= Dataset extract =

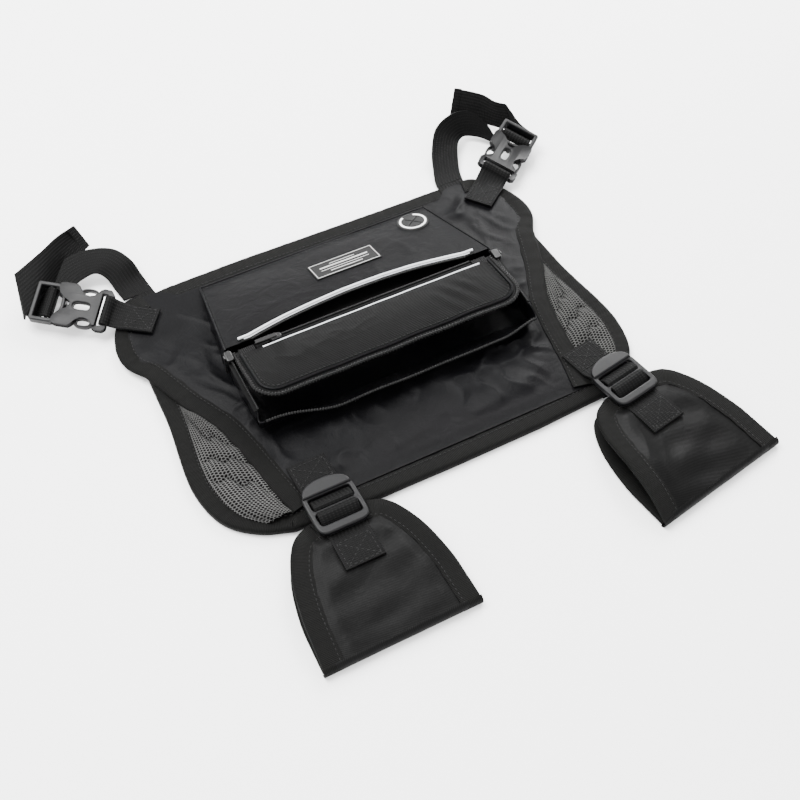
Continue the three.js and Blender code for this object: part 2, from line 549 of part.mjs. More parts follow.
// ---- Shoulder pads: folded leaves, ladder lock, webbing ----
const padHalf = smooth([
  [PAD.neckHalf, -PAD.neck], [PAD.neckHalf + 14, -PAD.neck - 6], [PAD.neckHalf + 27, -PAD.neck - 27],
  [PAD.foldHalf - 2, -PAD.neck - 60], [PAD.foldHalf, -PAD.fold],
], 9);
const leaf = symmetric(padHalf);
for (const [side, pad] of Object.entries(PADS)) {
  const hold = frame(vest, pad.x, LOCK_HINGE_Y, 0, 0, 0, pad.turn);
  const stubZ = Z_ON_FRONT + TAPE_T + GAP + WEB_T / 2;
  const web = (line) => band(line.map(([y, z]) => ({ p: [0, y, z], w: [1, 0, 0], width: SHOULDER_WEB })), WEB_T);
  piece(`shoulder_stub_${side}`, web([[GAP, stubZ], [22, stubZ]]), WEBBING, hold);
  const underLock = LOCK.z - GAP - WEB_T / 2 - 0.1;
  piece(`shoulder_strap_${side}`, web([[-26, underLock], [-19, underLock], [-9, stubZ + 3.4], [-GAP, stubZ]]), WEBBING, hold);
  const slot = (y0, y1) => rounded(-LOCK.half + LOCK.rail, LOCK.half - LOCK.rail, -y1, -y0, 1.2, 2);
  const farSlot = LOCK.far + LOCK.farBar;
  const middle = (farSlot + LOCK.near - LOCK.nearBar) / 2;
  const lockFrame = plate(
    rounded(-LOCK.half, LOCK.half, -LOCK.near, -LOCK.far, 5, 3), LOCK.z, LOCK.z + LOCK.t,
    [slot(farSlot, middle - LOCK.bar / 2), slot(middle + LOCK.bar / 2, LOCK.near - LOCK.nearBar)],
  );
  const thumb = plate(rounded(-LOCK.half + 4, LOCK.half - 4, -LOCK.far - 5, -LOCK.far + 5.5, 5, 3),
    LOCK.z + LOCK.t - 0.5, LOCK.z + LOCK.t + 1.6);
  piece(`ladder_lock_${side}`, join(lockFrame, thumb), PLASTIC, hold);
  const foldZ = PAD.lowT + 0.4;
  const upper = frame(hold, 0, -PAD.fold, foldZ, PAD.rise);
  piece(`pad_upper_${side}`, plate(shift(leaf, 0, PAD.fold + 0.2), 0, PAD.t), NYLON, upper);
  const webY = PAD.fold - LOCK.near;
  const padWeb = box(-SHOULDER_WEB / 2, SHOULDER_WEB / 2, webY - 29, webY + 0.5, PAD.t + GAP, PAD.t + GAP + WEB_T);
  piece(`pad_webbing_${side}`, padWeb, WEBBING, upper);
  piece(`pad_lower_${side}`, plate(shift(leaf, 0, 0.2), 0, PAD.lowT), NYLON, hold);
}

export default vest;
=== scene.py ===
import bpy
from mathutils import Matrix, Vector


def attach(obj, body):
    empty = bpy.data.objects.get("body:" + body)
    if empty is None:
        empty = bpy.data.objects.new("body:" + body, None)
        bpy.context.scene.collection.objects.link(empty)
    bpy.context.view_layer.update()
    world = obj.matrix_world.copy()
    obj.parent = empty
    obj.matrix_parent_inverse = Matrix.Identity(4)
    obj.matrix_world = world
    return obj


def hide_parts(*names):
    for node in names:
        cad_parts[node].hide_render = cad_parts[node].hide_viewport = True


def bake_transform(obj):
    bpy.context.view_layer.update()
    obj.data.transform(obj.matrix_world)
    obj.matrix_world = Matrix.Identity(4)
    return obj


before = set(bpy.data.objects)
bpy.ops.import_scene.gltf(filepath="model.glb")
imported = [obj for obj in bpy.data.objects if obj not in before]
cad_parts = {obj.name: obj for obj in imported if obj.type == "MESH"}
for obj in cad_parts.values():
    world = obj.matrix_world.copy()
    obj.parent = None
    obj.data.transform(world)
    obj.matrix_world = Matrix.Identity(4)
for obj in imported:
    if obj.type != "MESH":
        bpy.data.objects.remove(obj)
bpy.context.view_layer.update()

import logging
import math
from dataclasses import dataclass
from enum import Enum
from typing import Callable

import bmesh
import bpy
import numpy as np

logging.basicConfig(level=logging.INFO, format="%(message)s")
LOG = logging.getLogger("chest_bag")

Array = np.ndarray
Piece = bpy.types.Object
Tree = bpy.types.NodeTree
Socket = bpy.types.NodeSocket
Outputs = bpy.types.bpy_prop_collection
MM = 0.001
STITCH_STEP = 2.6 + 1.0  # a stitch and the gap after it, in mm
THREAD_RADIUS = 0.33
SIDES = {"left": -1, "right": 1}
UP = np.array([0.0, 0.0, 1.0])
ACROSS = np.array([1.0, 0.0, 0.0])
FLIP_X = np.array([-1, 1])


# ---- Numbers and curves ----


def linear(value: str) -> tuple[float, float, float, float]:
    """Turns an sRGB hex colour into linear red, green, blue and alpha.

    Args:
        value: six hex digits, with or without a leading hash.

    Returns:
        Four linear numbers, alpha 1.
    """
    digits = value.lstrip("#")
    parts = [int(digits[i:i + 2], 16) / 255 for i in (0, 2, 4)]
    bent = [c / 12.92 if c <= 0.04045 else ((c + 0.055) / 1.055) ** 2.4 for c in parts]
    return (bent[0], bent[1], bent[2], 1.0)


def ease(x: Array) -> Array:
    """Smooth step: 0 below 0, 1 above 1, and 3x squared minus 2x cubed between."""
    x = np.clip(x, 0.0, 1.0)
    return x * x * (3 - 2 * x)


def ripple(x: Array, y: Array | float, size: float, seed: int) -> Array:
    """Soft unevenness: the mean of seven sines of about the given wavelength, each in its own direction.

    Args:
        x: first coordinate, in mm.
        y: second coordinate, in mm.
        size: wavelength, in mm.
        seed: picks the directions and phases.

    Returns:
        Values from about -1 to 1.
    """
    rng = np.random.default_rng(seed)
    total = np.zeros(np.broadcast(x, y).shape)
    for angle, phase, stretch in zip(rng.uniform(0, math.tau, 7), rng.uniform(0, math.tau, 7),
                                     rng.uniform(0.6, 1.8, 7)):
        total += np.sin((x * math.cos(angle) + y * math.sin(angle)) * math.tau * stretch / size + phase)
    return total / 4.0


def creases(x: Array, y: Array, size: float, seed: int) -> Array:
    """Cloth folds: one minus the size of a slow ripple, cubed into thin ridges, faded by another."""
    warp = 0.35 * size * ripple(x, y, 2.3 * size, seed + 50)
    ridge = 1 - np.abs(ripple(x + warp, y - warp, size, seed))
    return np.clip(ridge, 0, 1) ** 3 * ease(0.5 + 0.9 * ripple(x, y, 2.7 * size, seed + 9))


def resample(path: Array, count: int) -> Array:
    """The same line with points an even distance apart.

    Args:
        path: the line's points.
        count: how many points to return.

    Returns:
        The new points.
    """
    steps = np.linalg.norm(np.diff(path, axis=0), axis=1)
    along = np.concatenate([[0], np.cumsum(steps)])
    wanted = np.linspace(0, along[-1], count)
    return np.stack([np.interp(wanted, along, column) for column in path.T], axis=1)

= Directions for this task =
Would you copy out each line exactly as written?

= The reply =
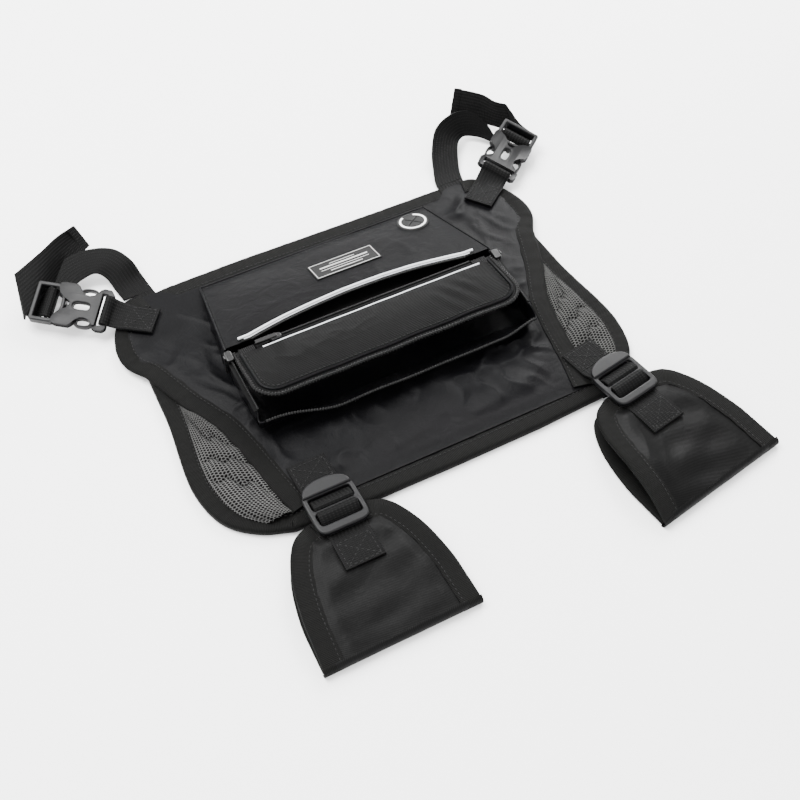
Continue the three.js and Blender code for this object: part 2, from line 549 of part.mjs. More parts follow.
// ---- Shoulder pads: folded leaves, ladder lock, webbing ----
const padHalf = smooth([
  [PAD.neckHalf, -PAD.neck], [PAD.neckHalf + 14, -PAD.neck - 6], [PAD.neckHalf + 27, -PAD.neck - 27],
  [PAD.foldHalf - 2, -PAD.neck - 60], [PAD.foldHalf, -PAD.fold],
], 9);
const leaf = symmetric(padHalf);
for (const [side, pad] of Object.entries(PADS)) {
  const hold = frame(vest, pad.x, LOCK_HINGE_Y, 0, 0, 0, pad.turn);
  const stubZ = Z_ON_FRONT + TAPE_T + GAP + WEB_T / 2;
  const web = (line) => band(line.map(([y, z]) => ({ p: [0, y, z], w: [1, 0, 0], width: SHOULDER_WEB })), WEB_T);
  piece(`shoulder_stub_${side}`, web([[GAP, stubZ], [22, stubZ]]), WEBBING, hold);
  const underLock = LOCK.z - GAP - WEB_T / 2 - 0.1;
  piece(`shoulder_strap_${side}`, web([[-26, underLock], [-19, underLock], [-9, stubZ + 3.4], [-GAP, stubZ]]), WEBBING, hold);
  const slot = (y0, y1) => rounded(-LOCK.half + LOCK.rail, LOCK.half - LOCK.rail, -y1, -y0, 1.2, 2);
  const farSlot = LOCK.far + LOCK.farBar;
  const middle = (farSlot + LOCK.near - LOCK.nearBar) / 2;
  const lockFrame = plate(
    rounded(-LOCK.half, LOCK.half, -LOCK.near, -LOCK.far, 5, 3), LOCK.z, LOCK.z + LOCK.t,
    [slot(farSlot, middle - LOCK.bar / 2), slot(middle + LOCK.bar / 2, LOCK.near - LOCK.nearBar)],
  );
  const thumb = plate(rounded(-LOCK.half + 4, LOCK.half - 4, -LOCK.far - 5, -LOCK.far + 5.5, 5, 3),
    LOCK.z + LOCK.t - 0.5, LOCK.z + LOCK.t + 1.6);
  piece(`ladder_lock_${side}`, join(lockFrame, thumb), PLASTIC, hold);
  const foldZ = PAD.lowT + 0.4;
  const upper = frame(hold, 0, -PAD.fold, foldZ, PAD.rise);
  piece(`pad_upper_${side}`, plate(shift(leaf, 0, PAD.fold + 0.2), 0, PAD.t), NYLON, upper);
  const webY = PAD.fold - LOCK.near;
  const padWeb = box(-SHOULDER_WEB / 2, SHOULDER_WEB / 2, webY - 29, webY + 0.5, PAD.t + GAP, PAD.t + GAP + WEB_T);
  piece(`pad_webbing_${side}`, padWeb, WEBBING, upper);
  piece(`pad_lower_${side}`, plate(shift(leaf, 0, 0.2), 0, PAD.lowT), NYLON, hold);
}

export default vest;
=== scene.py ===
import bpy
from mathutils import Matrix, Vector


def attach(obj, body):
    empty = bpy.data.objects.get("body:" + body)
    if empty is None:
        empty = bpy.data.objects.new("body:" + body, None)
        bpy.context.scene.collection.objects.link(empty)
    bpy.context.view_layer.update()
    world = obj.matrix_world.copy()
    obj.parent = empty
    obj.matrix_parent_inverse = Matrix.Identity(4)
    obj.matrix_world = world
    return obj


def hide_parts(*names):
    for node in names:
        cad_parts[node].hide_render = cad_parts[node].hide_viewport = True


def bake_transform(obj):
    bpy.context.view_layer.update()
    obj.data.transform(obj.matrix_world)
    obj.matrix_world = Matrix.Identity(4)
    return obj


before = set(bpy.data.objects)
bpy.ops.import_scene.gltf(filepath="model.glb")
imported = [obj for obj in bpy.data.objects if obj not in before]
cad_parts = {obj.name: obj for obj in imported if obj.type == "MESH"}
for obj in cad_parts.values():
    world = obj.matrix_world.copy()
    obj.parent = None
    obj.data.transform(world)
    obj.matrix_world = Matrix.Identity(4)
for obj in imported:
    if obj.type != "MESH":
        bpy.data.objects.remove(obj)
bpy.context.view_layer.update()

import logging
import math
from dataclasses import dataclass
from enum import Enum
from typing import Callable

import bmesh
import bpy
import numpy as np

logging.basicConfig(level=logging.INFO, format="%(message)s")
LOG = logging.getLogger("chest_bag")

Array = np.ndarray
Piece = bpy.types.Object
Tree = bpy.types.NodeTree
Socket = bpy.types.NodeSocket
Outputs = bpy.types.bpy_prop_collection
MM = 0.001
STITCH_STEP = 2.6 + 1.0  # a stitch and the gap after it, in mm
THREAD_RADIUS = 0.33
SIDES = {"left": -1, "right": 1}
UP = np.array([0.0, 0.0, 1.0])
ACROSS = np.array([1.0, 0.0, 0.0])
FLIP_X = np.array([-1, 1])


# ---- Numbers and curves ----


def linear(value: str) -> tuple[float, float, float, float]:
    """Turns an sRGB hex colour into linear red, green, blue and alpha.

    Args:
        value: six hex digits, with or without a leading hash.

    Returns:
        Four linear numbers, alpha 1.
    """
    digits = value.lstrip("#")
    parts = [int(digits[i:i + 2], 16) / 255 for i in (0, 2, 4)]
    bent = [c / 12.92 if c <= 0.04045 else ((c + 0.055) / 1.055) ** 2.4 for c in parts]
    return (bent[0], bent[1], bent[2], 1.0)


def ease(x: Array) -> Array:
    """Smooth step: 0 below 0, 1 above 1, and 3x squared minus 2x cubed between."""
    x = np.clip(x, 0.0, 1.0)
    return x * x * (3 - 2 * x)


def ripple(x: Array, y: Array | float, size: float, seed: int) -> Array:
    """Soft unevenness: the mean of seven sines of about the given wavelength, each in its own direction.

    Args:
        x: first coordinate, in mm.
        y: second coordinate, in mm.
        size: wavelength, in mm.
        seed: picks the directions and phases.

    Returns:
        Values from about -1 to 1.
    """
    rng = np.random.default_rng(seed)
    total = np.zeros(np.broadcast(x, y).shape)
    for angle, phase, stretch in zip(rng.uniform(0, math.tau, 7), rng.uniform(0, math.tau, 7),
                                     rng.uniform(0.6, 1.8, 7)):
        total += np.sin((x * math.cos(angle) + y * math.sin(angle)) * math.tau * stretch / size + phase)
    return total / 4.0


def creases(x: Array, y: Array, size: float, seed: int) -> Array:
    """Cloth folds: one minus the size of a slow ripple, cubed into thin ridges, faded by another."""
    warp = 0.35 * size * ripple(x, y, 2.3 * size, seed + 50)
    ridge = 1 - np.abs(ripple(x + warp, y - warp, size, seed))
    return np.clip(ridge, 0, 1) ** 3 * ease(0.5 + 0.9 * ripple(x, y, 2.7 * size, seed + 9))


def resample(path: Array, count: int) -> Array:
    """The same line with points an even distance apart.

    Args:
        path: the line's points.
        count: how many points to return.

    Returns:
        The new points.
    """
    steps = np.linalg.norm(np.diff(path, axis=0), axis=1)
    along = np.concatenate([[0], np.cumsum(steps)])
    wanted = np.linspace(0, along[-1], count)
    return np.stack([np.interp(wanted, along, column) for column in path.T], axis=1)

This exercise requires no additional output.